Aim
Copy exactly the lines from the one containing "ring_foot = neck_end + shade_wall" through the one containing "before = set(bpy.data.objects)", both included, and nothing else.

Listed records
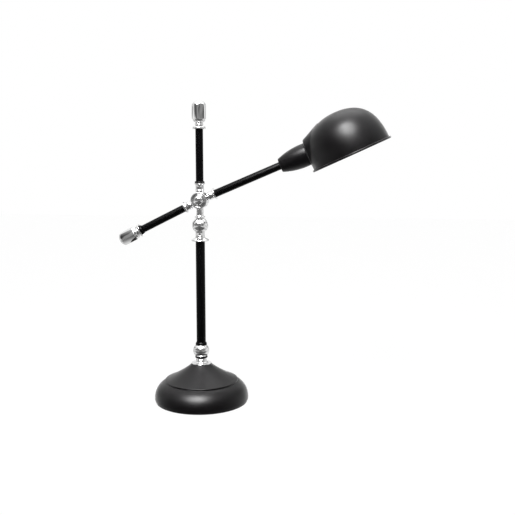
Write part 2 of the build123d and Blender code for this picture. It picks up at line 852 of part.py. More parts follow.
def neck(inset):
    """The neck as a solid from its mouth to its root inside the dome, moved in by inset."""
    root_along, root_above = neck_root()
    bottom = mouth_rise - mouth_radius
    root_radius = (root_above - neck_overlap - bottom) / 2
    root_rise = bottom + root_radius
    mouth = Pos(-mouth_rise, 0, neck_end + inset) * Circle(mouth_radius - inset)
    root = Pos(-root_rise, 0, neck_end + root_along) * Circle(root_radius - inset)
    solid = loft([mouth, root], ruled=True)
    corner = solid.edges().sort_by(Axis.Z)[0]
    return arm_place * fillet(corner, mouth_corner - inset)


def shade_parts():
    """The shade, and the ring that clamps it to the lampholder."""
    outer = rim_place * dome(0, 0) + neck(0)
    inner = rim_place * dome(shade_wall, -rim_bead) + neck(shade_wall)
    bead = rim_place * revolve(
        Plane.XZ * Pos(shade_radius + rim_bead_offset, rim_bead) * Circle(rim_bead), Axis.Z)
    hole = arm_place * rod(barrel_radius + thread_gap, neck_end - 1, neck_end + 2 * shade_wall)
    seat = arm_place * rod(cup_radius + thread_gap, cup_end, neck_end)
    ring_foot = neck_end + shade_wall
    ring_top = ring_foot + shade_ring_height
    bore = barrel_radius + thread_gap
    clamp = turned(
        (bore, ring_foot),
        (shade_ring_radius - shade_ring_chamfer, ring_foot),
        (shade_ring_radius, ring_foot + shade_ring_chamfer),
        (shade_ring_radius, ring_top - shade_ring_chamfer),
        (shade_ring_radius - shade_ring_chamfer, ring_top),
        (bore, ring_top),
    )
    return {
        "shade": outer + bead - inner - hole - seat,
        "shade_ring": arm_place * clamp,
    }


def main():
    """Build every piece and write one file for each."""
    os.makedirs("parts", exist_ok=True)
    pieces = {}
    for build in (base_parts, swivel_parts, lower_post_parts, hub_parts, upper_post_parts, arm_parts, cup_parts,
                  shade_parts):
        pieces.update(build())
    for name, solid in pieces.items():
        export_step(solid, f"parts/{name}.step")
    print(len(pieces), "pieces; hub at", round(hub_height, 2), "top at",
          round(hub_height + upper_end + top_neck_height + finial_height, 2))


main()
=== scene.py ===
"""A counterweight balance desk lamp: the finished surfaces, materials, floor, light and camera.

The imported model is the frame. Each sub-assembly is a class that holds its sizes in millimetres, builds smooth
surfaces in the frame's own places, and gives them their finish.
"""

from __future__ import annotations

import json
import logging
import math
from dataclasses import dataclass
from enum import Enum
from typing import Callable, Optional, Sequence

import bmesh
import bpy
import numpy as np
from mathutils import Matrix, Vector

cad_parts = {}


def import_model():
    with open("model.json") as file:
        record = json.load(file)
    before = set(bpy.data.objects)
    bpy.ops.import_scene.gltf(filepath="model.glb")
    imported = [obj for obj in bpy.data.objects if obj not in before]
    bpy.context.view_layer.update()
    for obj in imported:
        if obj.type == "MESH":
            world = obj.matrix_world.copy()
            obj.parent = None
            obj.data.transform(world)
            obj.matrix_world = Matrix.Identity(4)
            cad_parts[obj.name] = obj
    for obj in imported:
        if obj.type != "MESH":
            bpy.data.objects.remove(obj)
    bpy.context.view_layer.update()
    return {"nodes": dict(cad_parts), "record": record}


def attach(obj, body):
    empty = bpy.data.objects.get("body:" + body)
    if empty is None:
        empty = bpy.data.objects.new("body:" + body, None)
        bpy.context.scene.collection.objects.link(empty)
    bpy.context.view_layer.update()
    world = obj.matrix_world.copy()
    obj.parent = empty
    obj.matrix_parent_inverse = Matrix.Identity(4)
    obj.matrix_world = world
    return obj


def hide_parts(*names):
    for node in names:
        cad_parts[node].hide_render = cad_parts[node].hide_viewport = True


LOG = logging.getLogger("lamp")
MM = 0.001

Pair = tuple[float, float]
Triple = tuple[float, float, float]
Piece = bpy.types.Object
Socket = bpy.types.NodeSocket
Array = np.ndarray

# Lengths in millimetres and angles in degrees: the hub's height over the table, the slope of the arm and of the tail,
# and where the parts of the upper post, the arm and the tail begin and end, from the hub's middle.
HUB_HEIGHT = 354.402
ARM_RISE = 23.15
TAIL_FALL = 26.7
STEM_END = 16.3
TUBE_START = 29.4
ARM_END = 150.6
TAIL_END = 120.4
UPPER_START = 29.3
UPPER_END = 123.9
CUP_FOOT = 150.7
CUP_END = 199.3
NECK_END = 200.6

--

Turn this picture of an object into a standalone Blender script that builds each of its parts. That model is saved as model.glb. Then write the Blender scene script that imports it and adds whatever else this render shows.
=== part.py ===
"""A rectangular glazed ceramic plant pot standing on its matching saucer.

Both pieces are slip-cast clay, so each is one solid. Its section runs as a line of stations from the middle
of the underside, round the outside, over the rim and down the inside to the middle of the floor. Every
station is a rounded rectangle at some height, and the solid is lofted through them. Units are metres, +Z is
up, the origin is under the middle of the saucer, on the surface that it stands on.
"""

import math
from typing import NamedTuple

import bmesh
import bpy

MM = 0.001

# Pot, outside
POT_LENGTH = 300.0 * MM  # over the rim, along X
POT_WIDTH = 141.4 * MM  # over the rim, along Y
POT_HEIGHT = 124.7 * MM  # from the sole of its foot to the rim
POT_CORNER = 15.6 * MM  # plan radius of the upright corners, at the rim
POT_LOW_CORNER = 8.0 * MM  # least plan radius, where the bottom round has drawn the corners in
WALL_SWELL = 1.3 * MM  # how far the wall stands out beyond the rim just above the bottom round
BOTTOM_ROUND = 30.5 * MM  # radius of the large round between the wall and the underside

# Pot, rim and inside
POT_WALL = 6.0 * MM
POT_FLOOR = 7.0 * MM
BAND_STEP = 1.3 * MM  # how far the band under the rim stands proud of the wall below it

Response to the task
    ring_foot = neck_end + shade_wall
    ring_top = ring_foot + shade_ring_height
    bore = barrel_radius + thread_gap
    clamp = turned(
        (bore, ring_foot),
        (shade_ring_radius - shade_ring_chamfer, ring_foot),
        (shade_ring_radius, ring_foot + shade_ring_chamfer),
        (shade_ring_radius, ring_top - shade_ring_chamfer),
        (shade_ring_radius - shade_ring_chamfer, ring_top),
        (bore, ring_top),
    )
    return {
        "shade": outer + bead - inner - hole - seat,
        "shade_ring": arm_place * clamp,
    }


def main():
    """Build every piece and write one file for each."""
    os.makedirs("parts", exist_ok=True)
    pieces = {}
    for build in (base_parts, swivel_parts, lower_post_parts, hub_parts, upper_post_parts, arm_parts, cup_parts,
                  shade_parts):
        pieces.update(build())
    for name, solid in pieces.items():
        export_step(solid, f"parts/{name}.step")
    print(len(pieces), "pieces; hub at", round(hub_height, 2), "top at",
          round(hub_height + upper_end + top_neck_height + finial_height, 2))


main()
=== scene.py ===
"""A counterweight balance desk lamp: the finished surfaces, materials, floor, light and camera.

The imported model is the frame. Each sub-assembly is a class that holds its sizes in millimetres, builds smooth
surfaces in the frame's own places, and gives them their finish.
"""

from __future__ import annotations

import json
import logging
import math
from dataclasses import dataclass
from enum import Enum
from typing import Callable, Optional, Sequence

import bmesh
import bpy
import numpy as np
from mathutils import Matrix, Vector

cad_parts = {}


def import_model():
    with open("model.json") as file:
        record = json.load(file)
    before = set(bpy.data.objects)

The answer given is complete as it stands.